Sunday marked Sexton’s fourth Canadian 10K Championship race with her previous best in Toronto on Sept. 21, 2013 when she was fifth in 35:24. In September, she stopped the clock in 15:37 to win the virtual women’s 5K.
The recent shorter runs have been part of the 34-year-old’s training ahead of the Philadelphia Marathon on Nov. 21.
Following Sexton across the line on Sunday were Cleo Boyd (33:21) and Natasha Wodak (33:33). Wodak won the national 10K in 32:31 in 2019 and last year’s virtual women’s race in 32:41.
The Vancouver resident expected a tough race against Inglis and Sexton after taking a month to rest following her 13th-place finish in the Tokyo Olympic marathon on Aug. 7 in Sapporo, Japan.
“That was a fight,” Wodak said. “I’m definitely disappointed. I didn’t have the fight. I think I used it all in the Olympics.”
Evan Dunfee, who earned Canada’s first Olympic race walking medal in 29 years this past summer in Tokyo with bronze in the men’s 50 km event, grabbed bragging rights from his brother, Adam, on Sunday in their first head-to-head race since 2017.
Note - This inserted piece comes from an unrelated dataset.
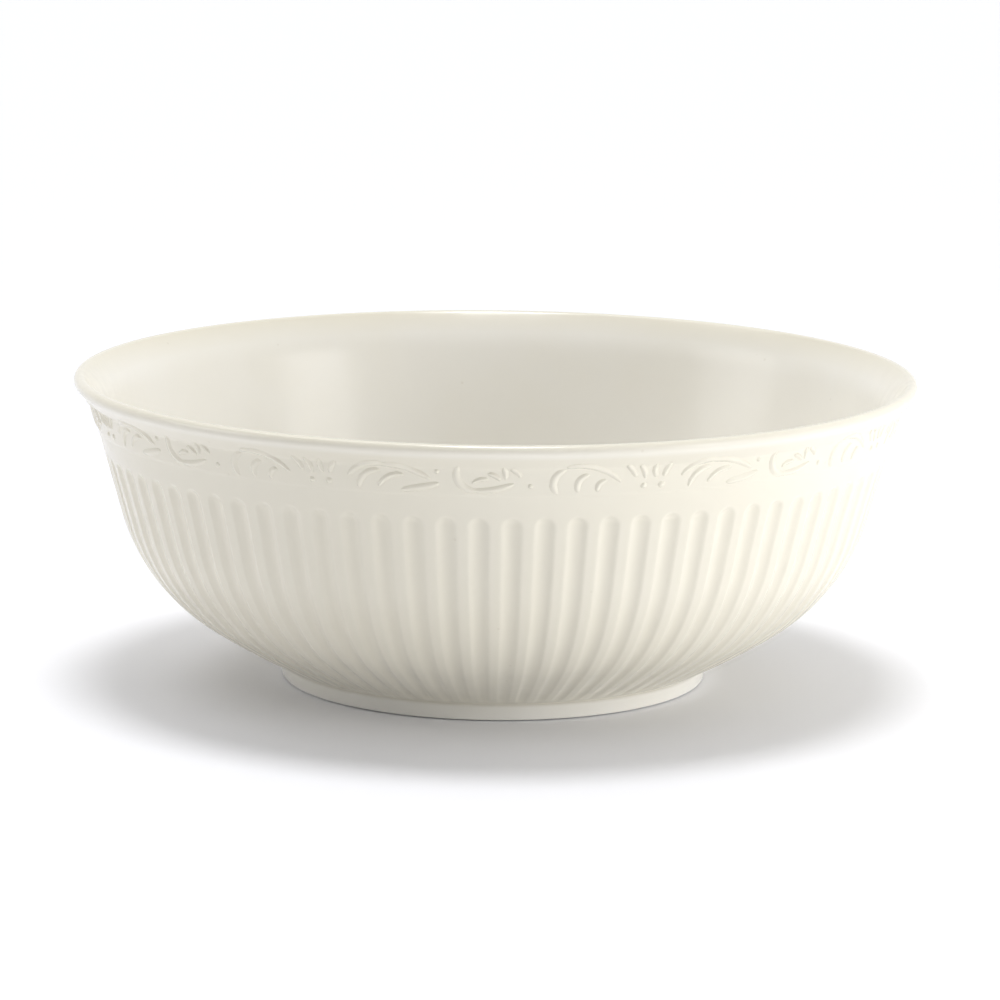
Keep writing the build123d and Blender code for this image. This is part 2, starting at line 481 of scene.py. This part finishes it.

Evan walked the course in 41:34 and Adam ran in 38:27.
“We thought would be evenly matched,” Evan said. “He has been running regularly to get in shape, but I don’t think he has put on a race bib in 20 years. He kicked my butt today. It was really awesome.
“Dealing with a bit of [a] hamstring [injury] and to walk 41 and a half coming off Tokyo with a torn hamstring I will take that.”
Ottawa-born Josh Cassidy took off from the start ahead of the elite women as the lone wheelchair racer on Sunday and completed the course in 21:50 six days after his fifth-place finish (1:28:56) at the Boston Marathon.